I discovered this is probably because the doxygen for the return type of \Drupal::service() is simply 'mixed'. Or perhaps because the Symfony plugin just isn't aware of this Drupalism.

Instead, if I change my code to the following, PhpStorm suddenly understands what the service is, so it can help me code more easily!

\Drupal::getContainer()
  ->get('my_service')
  ->something($id);

This is barely any more code, but suddenly I can click into the definition of the ->something() method, and get all the IDE functionality I normally expect. Win!

Here's how it actually looks for me, demonstrating the inline parameter hint, and with PhpStorm's 'Quick documentation' tooltip opened (press F1 to get this). This is super handy - especially for methods with a ton of parameters!

Quick documentation tooltip in PhpStorm for a custom method it recognises

Of course, this only really matters when you're forced to get the service via the \Drupal class, rather than dependency injection, such as in static/procedural code. Which might be discouraged, but I doubt will ever be entirely eliminated, especially in custom code which might often be a bit more 'quick & dirty', by necessity.

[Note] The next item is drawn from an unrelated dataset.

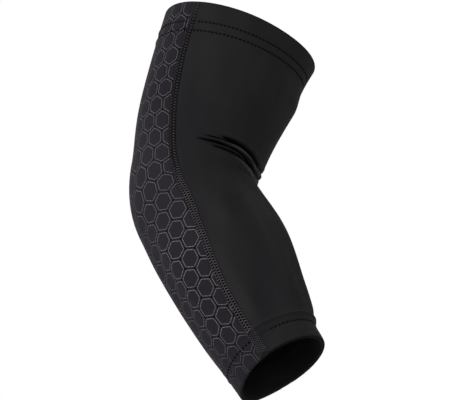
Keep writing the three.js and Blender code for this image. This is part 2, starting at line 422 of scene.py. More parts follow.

You could always just add /** @var ... */ doxygen comments around your code to help inform PhpStorm of what a service is. I've seen more and more of that sprinkled around contrib & core code. But I figure this new approach is the simplest to change existing code to, as it's only a very small and less obtrusive change. Plus it allows PhpStorm to dynamically understand your code, rather than you having to teach it. Which allows you to get on with your actual work instead, of writing awesome code.

What do you reckon? Is this a new pattern we should all start using more?